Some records

....

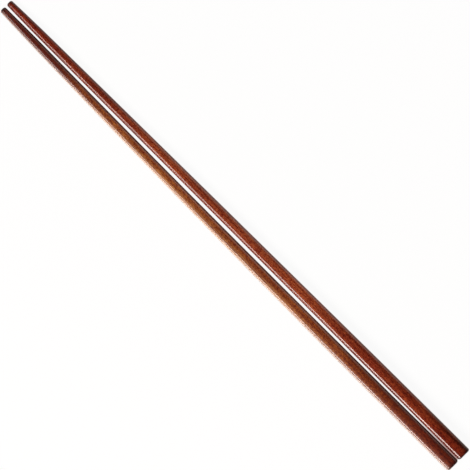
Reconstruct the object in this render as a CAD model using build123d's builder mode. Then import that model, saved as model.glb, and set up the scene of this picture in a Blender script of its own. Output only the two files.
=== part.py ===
from build123d import *
from math import atan2, cos, degrees, sin
import os

# A pair of long wooden chopsticks for cooking, lying side by side on a table.
#
# Each stick is one piece of wood, square in section. Its long middle tapers evenly. Towards the
# handle end the taper eases off, and over the last stretch, the point, it quickens down to a
# blunt tip. One rounding runs along the four long edges from end to end. It leaves wide flats at
# the handle and almost none at the tip, so the handle is a rounded square and the tip is round.
# Both ends are cut square and eased all round.
#
# Millimetres. +X runs from the handles to the tips, +Y is to the left of that, and +Z is up.
# The origin is on the table, below the middle of the pair.

# The stick: its length, and its width at the handle end, at both ends of the taper and at the tip
stick_length = 420.0
handle_length = 100.0
point_length = 42.0
handle_width = 9.75
taper_width = 9.2
point_width = 6.0
tip_width = 4.55

# Its roundings, and the largest share of a width that a rounding may take
long_edge_radius = 2.1
handle_end_radius = 1.2
tip_end_radius = 1.3
rounding_share = 0.48

# How the two sticks lie beside each other, and how far each one bows outwards in the middle
handle_gap = 0.6
tip_gap = 1.5
left_bow = 1.4
right_bow = 0.15

# Worked out from the sizes above
taper_end = stick_length - point_length
taper_angle = atan2((taper_width - point_width) / 2, taper_end - handle_length)
handle_offset = (handle_gap + handle_width) / 2
tip_offset = (tip_gap + tip_width) / 2
toe_in_angle = atan2(handle_offset - tip_offset, stick_length)
edge_radius = min(long_edge_radius, rounding_share * tip_width)
handle_rounding = min(handle_end_radius, 2 * rounding_share * edge_radius)
tip_rounding = min(tip_end_radius, 2 * rounding_share * edge_radius)


def flank_point(distance, width, flank, bow):
    """A point on one flank, some distance from the handle end, carried sideways by the bow."""
    share = distance / stick_length
    return Vector(distance, flank * width / 2 + 4 * bow * share * (1 - share))


def draw_flank(flank, bow):
    """One long side of the outline: the taper, then the handle and the point that carry it on."""
    start = flank_point(handle_length, taper_width, flank, bow)
    end = flank_point(taper_end, point_width, flank, bow)
    if bow:
        middle_distance = (handle_length + taper_end) / 2
        middle_width = (taper_width + point_width) / 2
        middle = flank_point(middle_distance, middle_width, flank, bow)
        taper = ThreePointArc(start, middle, end)
    else:
        taper = Line(start, end)
    handle_pull = taper @ 0 - taper % 0 * handle_length / 2
    Bezier(taper @ 0, handle_pull, Vector(0, flank * handle_width / 2))
    point_pull = taper @ 1 + taper % 1 * point_length / 2
    Bezier(taper @ 1, point_pull, Vector(stick_length, flank * tip_width / 2))


def draw_outline(bow):
    """The outline of the stick, seen from above or from the side, before any edge is rounded."""
    draw_flank(1, bow)
    draw_flank(-1, bow)
    Line((0, handle_width / 2), (0, -handle_width / 2))
    Line((stick_length, tip_width / 2), (stick_length, -tip_width / 2))


def make_chopstick(label, side, bow):
    """One stick, the left one where side is 1 and the right one where it is -1."""
    # The stick lies on the flat of its taper, so its axis dips to the tip, and it toes in
    height = taper_width / 2 * cos(taper_angle) + handle_length * sin(taper_angle)
    handle_centre = Vector(-stick_length / 2, side * handle_offset, height)
    turn = (0, degrees(taper_angle), -side * degrees(toe_in_angle))
    from_above = Plane(handle_centre).rotated(turn, Extrinsic.XYZ)
    from_the_side = Plane(handle_centre, x_dir=from_above.x_dir, z_dir=-from_above.y_dir)
    across = Plane(handle_centre, z_dir=from_above.x_dir)

    with BuildPart() as chopstick:
        # The two outlines, each cut through the other, give the square stick
        with BuildSketch(from_above.offset(-handle_width)):
            with BuildLine():
                draw_outline(side * bow)
            make_face()
        extrude(amount=2 * handle_width)
        with BuildSketch(from_the_side.offset(-handle_width)):
            with BuildLine():
                draw_outline(0)
            make_face()
        extrude(amount=2 * handle_width, mode=Mode.INTERSECT)

        fillet(chopstick.edges().filter_by(across, reverse=True), edge_radius)
        handle_face = chopstick.faces().sort_by(Axis(handle_centre, across.z_dir))[0]
        fillet(handle_face.edges(), handle_rounding)
        tip_face = chopstick.faces().sort_by(Axis(handle_centre, across.z_dir))[-1]
        fillet(tip_face.edges(), tip_rounding)

    chopstick.part.label = label
    return chopstick.part


left_chopstick = make_chopstick("left_chopstick", 1, left_bow)
right_chopstick = make_chopstick("right_chopstick", -1, right_bow)

os.makedirs("parts", exist_ok=True)
for part in (left_chopstick, right_chopstick):
    export_step(part, f"parts/{part.label}.step")
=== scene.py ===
import bpy
import math
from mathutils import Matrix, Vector


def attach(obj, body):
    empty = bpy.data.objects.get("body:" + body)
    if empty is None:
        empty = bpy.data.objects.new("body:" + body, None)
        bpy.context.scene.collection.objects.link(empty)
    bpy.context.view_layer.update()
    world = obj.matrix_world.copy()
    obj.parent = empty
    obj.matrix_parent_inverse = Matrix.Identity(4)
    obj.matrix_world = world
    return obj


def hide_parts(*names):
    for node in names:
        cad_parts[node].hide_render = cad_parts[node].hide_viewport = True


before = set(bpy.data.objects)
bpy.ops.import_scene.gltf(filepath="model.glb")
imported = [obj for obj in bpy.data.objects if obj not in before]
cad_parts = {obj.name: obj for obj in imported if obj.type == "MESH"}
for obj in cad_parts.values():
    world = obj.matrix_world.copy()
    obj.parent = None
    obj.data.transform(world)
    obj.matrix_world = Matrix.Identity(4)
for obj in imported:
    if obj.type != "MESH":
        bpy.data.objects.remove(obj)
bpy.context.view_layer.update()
print("frame loaded with", sorted(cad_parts))

mm = 0.001
quarter = math.pi / 2


# small helpers that both the shape tree and the finishes are built with

def feed(tree, socket, value):
    # a socket takes another node's output or a plain value
    if isinstance(value, bpy.types.NodeSocket):
        tree.links.new(value, socket)
    else:
        socket.default_value = value


def calc(tree, operation, *values):
    node = tree.nodes.new("ShaderNodeMath")
    node.operation = operation
    for socket, value in zip(node.inputs, values):
        feed(tree, socket, value)
    return node.outputs[0]


def remap(tree, value, fromLow, fromHigh, toLow=0.0, toHigh=1.0, how="LINEAR"):
    # carries one range over to another and stops at its ends
    node = tree.nodes.new("ShaderNodeMapRange")
    node.interpolation_type = how
    for socket, number in zip(node.inputs, (value, fromLow, fromHigh, toLow, toHigh)):
        feed(tree, socket, number)
    return node.outputs[0]


def joinAxes(tree, x, y, z):
    node = tree.nodes.new("ShaderNodeCombineXYZ")
    for socket, value in zip(node.inputs, (x, y, z)):
        feed(tree, socket, value)
    return node.outputs[0]


def splitAxes(tree, vector):
    node = tree.nodes.new("ShaderNodeSeparateXYZ")
    tree.links.new(vector, node.inputs[0])
    return node.outputs


def noise(tree, vector, detail=2.0, roughness=0.5):
    node = tree.nodes.new("ShaderNodeTexNoise")
    tree.links.new(vector, node.inputs["Vector"])
    node.inputs["Scale"].default_value = 1.0
    node.inputs["Detail"].default_value = detail
    node.inputs["Roughness"].default_value = roughness
    return node.outputs[0]


# the form of a stick, all in millimetres
stickForm = {
    "Stick Length": 420.0,
    "Handle Length": 100.0,       # where the taper starts to ease off
    "Point Length": 42.0,         # where it quickens towards the tip
    "Handle Width": 9.75,
    "Taper Width": 9.2,
    "Point Width": 6.0,
    "Tip Width": 4.55,
    "Edge Radius": 2.1,           # the same along all four edges
    "Handle End Radius": 1.2,
    "Tip End Radius": 1.3,
    "Unevenness": 0.08,           # how deep the planing and rubbing down has gone
}
stickMesh = {
    "Rings": 520,
    "Handle Arc": 10,             # rings in the rounding of each end
    "Tip Arc": 10,
    "Corner Steps": 9,            # round one corner, and across one flat
    "Flat Steps": 5,
}
# an end face has its middle and one ring, at this reach, before its rounding starts
endFace = {"rings": 2.0, "reach": 0.88}
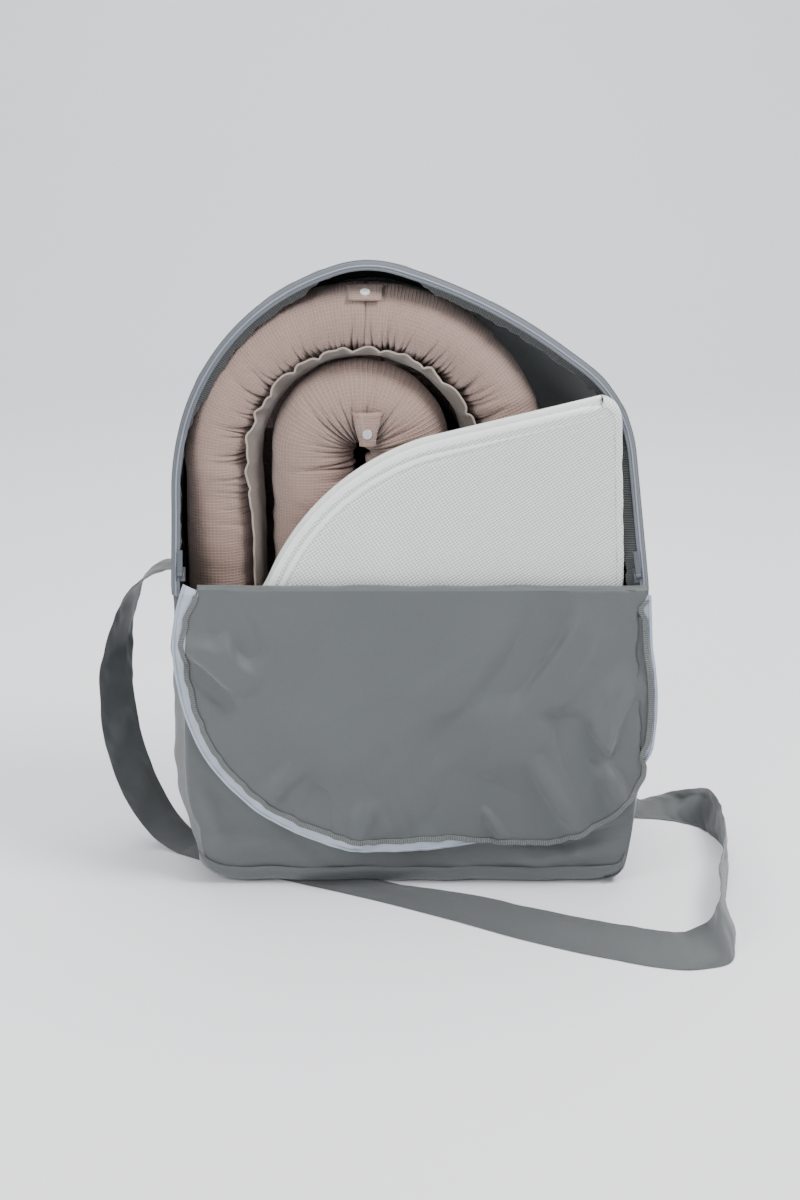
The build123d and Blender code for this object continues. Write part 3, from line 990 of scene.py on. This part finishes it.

....

== WHAT TO PRODUCE ==
Transcribe the records above exactly, beginning at the line that contains "chopstick.part.label = label" and ending with the line that contains "socket.default_value = value", both included, and nothing else.

== THE ANSWER ==
    chopstick.part.label = label
    return chopstick.part


left_chopstick = make_chopstick("left_chopstick", 1, left_bow)
right_chopstick = make_chopstick("right_chopstick", -1, right_bow)

os.makedirs("parts", exist_ok=True)
for part in (left_chopstick, right_chopstick):
    export_step(part, f"parts/{part.label}.step")
=== scene.py ===
import bpy
import math
from mathutils import Matrix, Vector


def attach(obj, body):
    empty = bpy.data.objects.get("body:" + body)
    if empty is None:
        empty = bpy.data.objects.new("body:" + body, None)
        bpy.context.scene.collection.objects.link(empty)
    bpy.context.view_layer.update()
    world = obj.matrix_world.copy()
    obj.parent = empty
    obj.matrix_parent_inverse = Matrix.Identity(4)
    obj.matrix_world = world
    return obj


def hide_parts(*names):
    for node in names:
        cad_parts[node].hide_render = cad_parts[node].hide_viewport = True


before = set(bpy.data.objects)
bpy.ops.import_scene.gltf(filepath="model.glb")
imported = [obj for obj in bpy.data.objects if obj not in before]
cad_parts = {obj.name: obj for obj in imported if obj.type == "MESH"}
for obj in cad_parts.values():
    world = obj.matrix_world.copy()
    obj.parent = None
    obj.data.transform(world)
    obj.matrix_world = Matrix.Identity(4)
for obj in imported:
    if obj.type != "MESH":
        bpy.data.objects.remove(obj)
bpy.context.view_layer.update()
print("frame loaded with", sorted(cad_parts))

mm = 0.001
quarter = math.pi / 2


# small helpers that both the shape tree and the finishes are built with

def feed(tree, socket, value):
    # a socket takes another node's output or a plain value
    if isinstance(value, bpy.types.NodeSocket):
        tree.links.new(value, socket)
    else:
        socket.default_value = value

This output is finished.